SUR LES TRACES DE LUDWIG
À l’été 2022, pendant que je mémorisais les répliques de Châteaux du ciel, je suis allé à Munich, en Allemagne, pour m’imprégner de l’histoire de Ludwig II de Bavière. Je trouvais que j’avais le prétexte idéal pour explorer des contrées jusqu’ici inconnues et assouvir ma curiosité. Je me suis dit que ces impressions sur mes visites pourraient étancher la vôtre. Sous la forme d’un carnet de voyage, je parlerai de l’architecture de ces châteaux, mais aussi de celle d’un personnage que je tente de (re)créer.

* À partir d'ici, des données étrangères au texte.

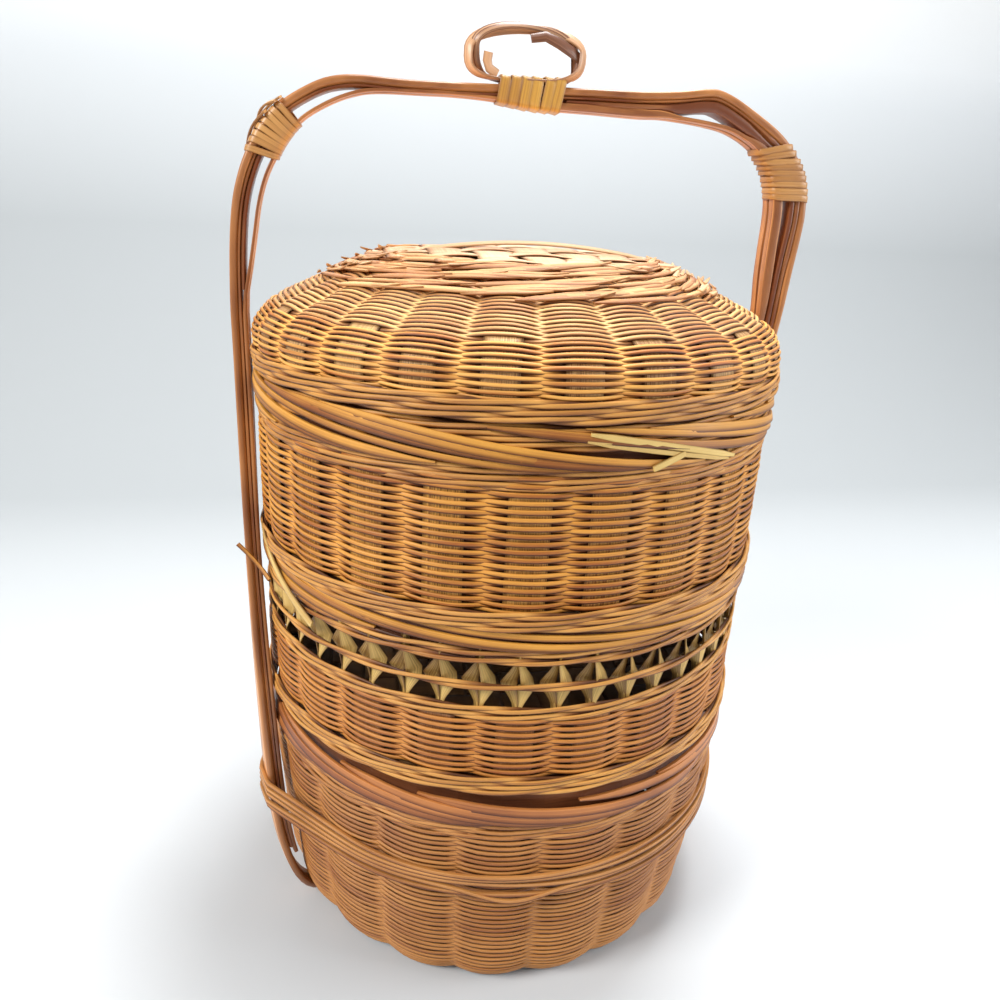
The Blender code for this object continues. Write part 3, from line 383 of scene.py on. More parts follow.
def close_tree(tree, mesh, given, out):
    """Ends a tree: instances made real, faces smooth, material set."""
    real = put(tree, "GeometryNodeRealizeInstances", {"Geometry": mesh}).outputs[0]
    smooth = put(tree, "GeometryNodeSetShadeSmooth", {"Geometry": real}).outputs[0]
    done = put(tree, "GeometryNodeSetMaterial", {"Geometry": smooth, "Material": given["Material"]})
    plug(tree, out, {"Geometry": done.outputs[0]})
    return tree


def wall_curve(tree, given):
    return put(tree, "GeometryNodeMeshToCurve", {"Mesh": given["Geometry"]}).outputs[0]


def close_on_wall(tree, given, out, curves, number, cover, share, angle, reach, rise, sides, caps=False):
    """Marks strands, lays them on the wall at their share of its height, and ends the tree."""
    curves = toned(tree, named(tree, curves, "cover", cover), number, given)
    point = put(tree, "GeometryNodeGroup", {"Profile": wall_curve(tree, given), "Share": share,
                                            "Angle": angle, "Out": reach, "Up": rise}, node_tree=WALL_POINT)
    strands = laid(tree, curves, point.outputs["Position"], point.outputs["Outward"], given, sides, caps)
    return close_tree(tree, strands, given, out)


def make_weave_tree():
    """Weavers that go in and out of the stakes, row by row up a wall's profile."""
    tree, given, out = open_tree("Weave rows", (
        ("Stakes", "Int", 24), ("Rows", "Int", 30), ("Steps", "Int", COLUMN_STEPS), ("Depth", "Float", 0.001),
        ("Swell", "Float", 0.001)) + STRAND_INPUTS)
    points = times(tree, given["Stakes"], given["Steps"])
    curves, angle, row = round_circle(tree, points, given["Rows"])
    wave = calc(tree, "SINE", times(tree, angle, given["Stakes"], 0.5))
    cube = times(tree, wave, wave, wave)
    flat_wave = calc(tree, "SUBTRACT", times(tree, wave, 1.45), times(tree, cube, 0.45))
    side = calc(tree, "MULTIPLY_ADD", calc(tree, "MODULO", row, 2.0), 2.0, -1.0)
    cover = times(tree, flat_wave, side)
    swell = times(tree, calc(tree, "ABSOLUTE", wave), given["Swell"])
    reach = plus(tree, calc(tree, "MULTIPLY_ADD", cover, given["Depth"], swell),
                 wander(tree, given, angle, row, 9.0))
    dip = wander(tree, given, angle, plus(tree, row, 40.0), 6.0)
    share = row_share(tree, row, given["Rows"])
    return close_on_wall(tree, given, out, curves, row, cover, share, angle, reach, dip, 6)


def make_stake_tree():
    """Upright splints, one in the middle of each column."""
    tree, given, out = open_tree("Stakes", (
        ("Stakes", "Int", 24), ("Steps", "Int", 12), ("Swell", "Float", 0.001)) + STRAND_INPUTS)
    line = put(tree, "GeometryNodeResampleCurve", {"Curve": wall_curve(tree, given), "Count": given["Steps"]})
    line, share = captured(tree, line.outputs[0], put(tree, "GeometryNodeSplineParameter").outputs[0])
    curves, number = copies(tree, line, given["Stakes"])
    shift = chance(tree, -0.035, 0.035, number, given["Seed"])
    turn = calc(tree, "DIVIDE", plus(tree, number, 0.5, shift), given["Stakes"])
    angle = times(tree, turn, TAU)
    return close_on_wall(tree, given, out, curves, number, 1.0, share, angle, given["Swell"], 0.0, 8, True)


def make_twine_tree():
    """Strands laid round each other as they go round a wall, in one or more rows."""
    tree, given, out = open_tree("Twined rows", (
        ("Strands", "Int", 2), ("Rows", "Int", 2), ("Lays", "Int", 8), ("Steps", "Int", 192),
        ("Depth", "Float", 0.0006), ("Rise", "Float", 0.0008)) + STRAND_INPUTS)
    total = times(tree, given["Strands"], given["Rows"])
    curves, angle, number = round_circle(tree, given["Steps"], total)
    row = calc(tree, "FLOOR", calc(tree, "DIVIDE", plus(tree, number, 0.5), given["Strands"]))
    start = plus(tree, calc(tree, "DIVIDE", number, given["Strands"]), times(tree, row, 0.37))
    phase = calc(tree, "MULTIPLY_ADD", start, TAU, times(tree, angle, given["Lays"]))
    front = calc(tree, "COSINE", phase)
    reach = calc(tree, "MULTIPLY_ADD", front, given["Depth"], wander(tree, given, angle, number, 4.0))
    dip = wander(tree, given, angle, plus(tree, number, 30.0), 3.0)
    rise = calc(tree, "MULTIPLY_ADD", calc(tree, "SINE", phase), given["Rise"], dip)
    share = row_share(tree, row, given["Rows"])
    return close_on_wall(tree, given, out, curves, number, front, share, angle, reach, rise, 8)


def make_round_tree():
    """Copies of one piece round the basket, each turned a little about its own middle."""
    tree, given, out = open_tree("Round the basket", (
        ("Count", "Int", 48), ("Radius", "Float", 0.115), ("Twist", "Float", 0.0), ("Shift", "Float", 0.0),
        ("Lift", "Float", 0.0), ("Seed", "Int", 1), ("Material", "Material", None)))
    number = put(tree, "GeometryNodeInputIndex").outputs[0]
    turn = times(tree, calc(tree, "DIVIDE", number, given["Count"]), TAU)
    angle = calc(tree, "MULTIPLY_ADD", chance(tree, -1.0, 1.0, number, given["Seed"]), given["Shift"], turn)
    lift = chance(tree, 0.0, given["Lift"], plus(tree, number, 900.0), given["Seed"])
    spot = on_circle(tree, angle, given["Radius"], lift)
    points = put(tree, "GeometryNodePoints", {"Count": given["Count"], "Position": spot}).outputs[0]
    twist = chance(tree, -1.0, 1.0, plus(tree, number, 500.0), given["Seed"])
    facing = xyz(tree, 0.0, 0.0, calc(tree, "MULTIPLY_ADD", twist, given["Twist"], turn))
    made = put(tree, "GeometryNodeInstanceOnPoints", {"Points": points, "Instance": given["Geometry"],
                                                      "Rotation": facing}).outputs[0]
    return close_tree(tree, toned(tree, made, number, given, "INSTANCE"), given, out)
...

On se dirige vers une autre aile où les murs de briques n’ont pas été recouverts, faute d’argent. Sur le bord de la faillite, Ludwig devait économiser pour les matériaux. Tout l’or et le marbre ne sont que du toc. « Tout l’or du château pourrait être contenu dans l’équivalent d’une bouteille de coke » : précise mon guide avec flegme.
Il nous dit que dans cette aile, il n’y avait pas de toit à l’époque de Ludwig, et que c’est ici que le roi venait observer les étoiles. Même si le château est plus modeste, la galerie des Glaces de Herrenchiemsee reste plus grande que celle du Palais de Versailles. Et autre curiosité : le château est doté du chauffage central. Ludwig était à la fine pointe de la technologie et adorait les gadgets en tous genres. Malgré son côté geek, il n’y a pas de cuisine dans ce château ; Ludwig devait « se faire livrer » par des serviteurs qui lui apportaient son repas par bateau. Il se faisait venir des festins qu’il partageait seul avec la reine Marie-Antoinette ou d’autres monarques disparu·e·s.
En me baladant d’une pièce à l’autre, j’imagine Ludwig errer dans ces vastes ailes inhabitées et je ressens un grand vide… J’imagine le chantier que ça a dû être, le sentiment d’un rêve qui n’aboutit jamais. Ludwig est mort, d’ailleurs, pendant la construction du château.
On arrive dans sa chambre. Elle ne consistait pas à être habitée, mais regardée. À dormir dans un vrai lit, Ludwig préférait observer le lit idéal où il se serait vu dormir. Le rêve était son refuge, sa véritable chambre. Et ce qu’il regardait, il ne le voulait que pour lui seul.
Je quitte le château. Accoté sur la rambarde du ferry, je regarde l’île, et je me dis que ce château était plus qu’un rêve inabouti ou le caprice d’un mégalomane, mais le reflet de la solitude de Ludwig, de son étendue.
Même si elle me pèse parfois, il m’arrive, comme lui, de revendiquer cette solitude. Comme à ce moment précis de mon voyage où je me sentais particulièrement loin de chez moi et de ceux que j’aime. J’aime voyager seul, mais ça ne vient pas sans quelques petits vertiges. Une chose est certaine : il y a des personnes, comme Ludwig, qui disposent de plus de moyens pour réaliser cette solitude.
Revendiquer l’absolu s’accompagne d’une absolue solitude.